The User assumes all risk associated with the use of the platform regardless of audit status.
4. Third-Party Protocol Risk
40acres Finance integrates directly with external protocols (Aerodrome, Velodrome, Pharaoh, Blackhole, etc) and their underlying smart contract infrastructure. These protocols are developed, operated, and maintained by independent third parties that the operator does not control.
Changes to these protocols - including governance decisions, fee structure changes, contract upgrades, or exploits - may materially affect the performance of your collateral and the self-repayment of your loan. The operator is not responsible for the actions, failures, or decisions of any third-party protocol.
5. Blockchain Risk
Transaction finality: All blockchain transactions are final and irreversible. The operator cannot cancel, reverse, or recover any transaction.
Network congestion: Blockchain networks may experience congestion, delays, or elevated gas costs that affect the claiming of epoch rewards, loan repayments, or other protocol operations.
Multi-chain risk: 40acres operates across multiple chains (Base, Optimism, Avalanche). Each chain carries its own operational, security, and consensus risks. A failure on one chain does not affect positions on other chains, but each chain’s risks are borne independently by the user.
Forks and chain changes: Underlying blockchain networks may undergo hard forks or protocol-level changes that affect the operation of smart contracts deployed on them.
6. Wallet & Custody Risk
40acres Finance is a non-custodial protocol. The operator does not hold, manage, or control your digital assets or wallet credentials.
You are solely responsible for safeguarding your private keys, seed phrases, and wallet access. Loss or compromise of wallet credentials may result in the permanent and unrecoverable loss of your assets. No recovery mechanism exists.
7. Stablecoin Risk
All loans on 40acres Finance are denominated in USDC. A significant de-peg of USDC from its $1.00 peg would affect both borrowers and vault depositors. The operator does not guarantee the stability of USDC or any other digital asset.
8. Market Risk
Digital assets are highly volatile. The value of your collateral - and the governance tokens that generate your epoch rewards (AERO, VELO, etc.) - may fluctuate significantly. A decline in the value of these tokens does not trigger liquidation, but may reduce the USD-denominated value of rewards flowing toward loan repayment.

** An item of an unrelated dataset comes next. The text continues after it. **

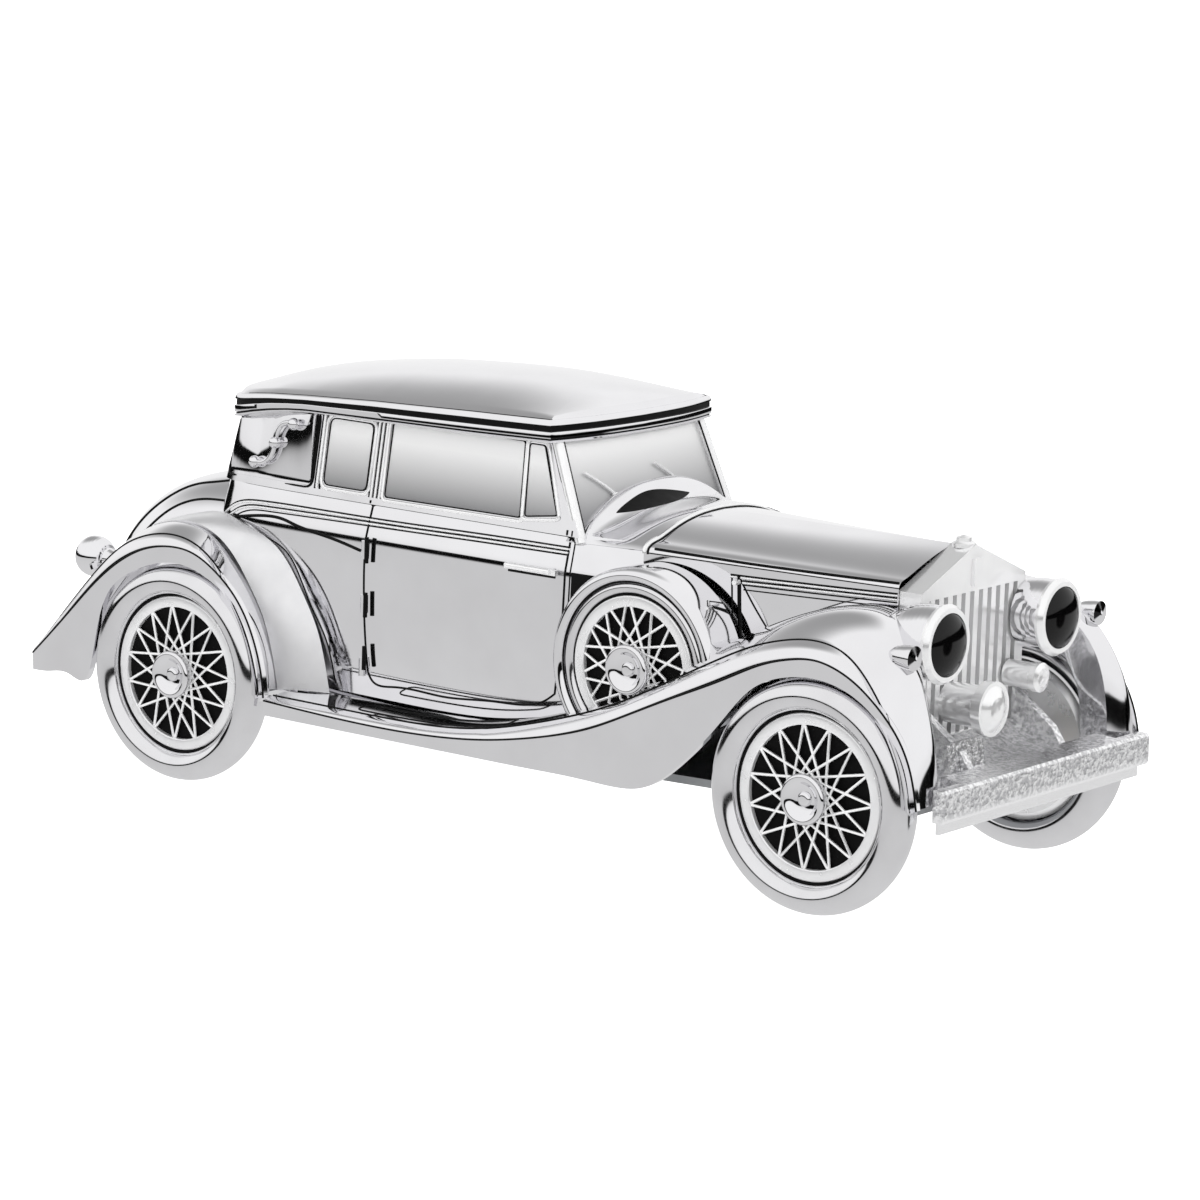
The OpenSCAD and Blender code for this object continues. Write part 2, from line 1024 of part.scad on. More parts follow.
placed() body_shell();
placed() roof_panel();
placed() bonnet();
placed() boot_shell();
placed() wing_right();
placed() wing_left();
placed() radiator_shell();
placed() radiator_vanes();
placed() radiator_cap();
placed() headlamp_shells();
placed() headlamp_rims();
placed() headlamp_lenses();
placed() side_lamps();
placed() driving_lamp();
placed() driving_lamp_lens();
placed() horn();
placed() front_apron();
placed() bumper();
placed() number_plate();
placed() windscreen();
placed() wipers();
placed() side_windows();
placed() rear_window();
placed() door_handles();
placed() door_hinges();
placed() hood_irons();
placed() tail_lamps();
placed() rear_plate_box();
placed() spare_cover(-1);  // spare_cover_right
placed() spare_cover(1);  // spare_cover_left
placed() spare_tyres();
placed() spare_rims();
placed() color(black_paint) each_spare() backing(9);  // spare_discs
placed() color(bright) each_spare() spokes(9);  // spare_spokes
placed() color(bright) each_spare() hub_cap();  // spare_hub_caps
placed() base_plate();
placed() base_screws();
placed() axle_bushes();
placed() axle(front_x);  // front_axle
placed() axle(rear_x);  // rear_axle
for (row = [["front", front_x], ["rear", rear_x]])
    for (col = [["right", -1], ["left", 1]]) {
        wheel = str(row[0], "_", col[0]);
        placed() color(plated) at_wheel(row[1], col[1]) tyre();
        placed() color(bright) at_wheel(row[1], col[1]) rim(axle_r);
        placed() color(black_paint) at_wheel(row[1], col[1]) backing(disc_r);
        placed() color(bright) at_wheel(row[1], col[1]) spokes(disc_r);
        placed() color(bright) at_wheel(row[1], col[1]) hub_cap();
    }
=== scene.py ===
from math import cos, pi, radians, sin

import bpy
import numpy as np
from mathutils import Matrix, Vector


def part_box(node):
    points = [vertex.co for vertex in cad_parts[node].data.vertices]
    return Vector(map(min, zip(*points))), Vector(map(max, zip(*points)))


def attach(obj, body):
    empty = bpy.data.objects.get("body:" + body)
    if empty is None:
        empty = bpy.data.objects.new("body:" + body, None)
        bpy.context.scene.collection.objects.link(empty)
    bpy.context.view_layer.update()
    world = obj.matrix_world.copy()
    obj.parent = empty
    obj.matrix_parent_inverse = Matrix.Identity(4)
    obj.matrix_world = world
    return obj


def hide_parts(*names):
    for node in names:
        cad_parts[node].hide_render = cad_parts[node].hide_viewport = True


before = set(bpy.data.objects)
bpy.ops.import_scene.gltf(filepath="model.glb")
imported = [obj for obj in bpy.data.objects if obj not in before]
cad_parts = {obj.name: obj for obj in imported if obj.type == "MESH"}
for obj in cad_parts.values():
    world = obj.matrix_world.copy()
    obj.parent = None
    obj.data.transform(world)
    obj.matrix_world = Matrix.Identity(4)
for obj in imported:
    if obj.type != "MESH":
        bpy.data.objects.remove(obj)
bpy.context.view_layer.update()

mm = 0.001
carBody = "car_body"


def boxCentre(node):
    low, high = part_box(node)
    return (low + high) / 2


frontAxle = boxCentre("front_axle")
rearAxle = boxCentre("rear_axle")
midX = (frontAxle.x + rearAxle.x) / 2  # outlines are drawn from mid-wheelbase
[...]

Past reward rates are not indicative of future performance.
9. Regulatory Risk
The legal and regulatory status of DeFi protocols, digital assets, and blockchain technology is uncertain across many jurisdictions and subject to change. Changes in law or regulatory enforcement could restrict or prevent your use of the platform. You are solely responsible for ensuring your use of this platform complies with applicable laws in your jurisdiction.
Transactions involving digital assets may trigger tax obligations. The operator does not provide tax advice and is not responsible for your tax compliance.

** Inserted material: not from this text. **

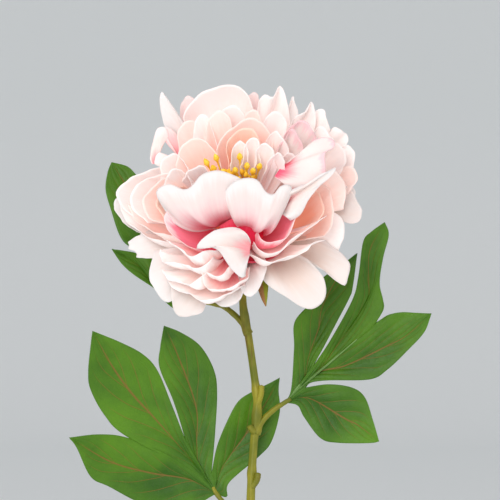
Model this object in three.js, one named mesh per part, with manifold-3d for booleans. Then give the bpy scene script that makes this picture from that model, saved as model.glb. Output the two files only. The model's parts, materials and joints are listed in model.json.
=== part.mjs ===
// A cut peony standing in a plain bud vase: a double bloom on a slender stem with three divided leaves.
// Millimetres, +Z up. The origin is the centre of the vase's foot, and the bloom faces -Y, leaning forward.
import * as THREE from "three";
import { mergeVertices } from "three/addons/utils/BufferGeometryUtils.js";
import Module from "manifold-3d";

const wasm = await Module();
wasm.setup();

// ---------------------------------------------------------------- driving dimensions

const CLEARANCE = 0.3; // between any two pieces

// Vase
const VASE_HEIGHT = 165;
const VASE_FOOT_RADIUS = 28;
const VASE_BELLY_RADIUS = 38;
const VASE_BELLY_HEIGHT = 50; // where the belly is widest
const VASE_NECK_RADIUS = 13; // outside, at its narrowest
const VASE_NECK_HEIGHT = 128; // where the neck is narrowest
const VASE_LIP_RADIUS = 16;
const VASE_WALL = 3.5;
const VASE_FLOOR = 8;
const VASE_FOOT_ROUNDING = 3;

// Stem and petioles
const STEM_RADIUS = 2.6; // at the cut end
const STEM_TOP_RADIUS = 1.8; // under the bloom
const PETIOLE_RADIUS = 1.5;
const BLADE_THICKNESS = 0.7;

// Bloom
const BLOOM_CENTRE = [-4, 5, VASE_HEIGHT + 171]; // the middle of the receptacle
const BLOOM_TILT = 35; // degrees that the bloom's axis leans forward from upright
const PETAL_THICKNESS = 0.5;
const RECEPTACLE_RADIUS = 13;
const RECEPTACLE_HEIGHT = 15;
const CALYX_DROP = 16; // from the bloom's centre down its axis to the top of the stem

const UP = new THREE.Vector3(0, 0, 1);
const degrees = THREE.MathUtils.degToRad;
const point = (x, y, z) => new THREE.Vector3(x, y, z);
const ease = (t) => THREE.MathUtils.smoothstep(t, 0, 1);

// ---------------------------------------------------------------- colours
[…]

10. No Insurance or Government Backing
Digital assets and transactions made through the 40acres Finance platform are not protected by any deposit insurance scheme, government-backed program, or regulatory authority. You may lose some or all of your deposited assets with no recourse.
11. Mitigation Measures
40acres Finance has implemented the following risk mitigation measures:
- Smart contracts audited by independenta security researchers (view audits)
- 80% vault utilization cap - no new loans can originate if the vault exceeds 80% utilization, protecting depositors from over-extension
- Multi-DEX and multi-chain diversification to reduce concentration risk
- Non-liquidating loan structure to prevent forced asset sales
These measures reduce but do not eliminate risk. The User assumes all risk of loss regardless of their implementation.
This disclosure does not constitute financial, legal, or professional advice. Conduct your own due diligence before using this platform.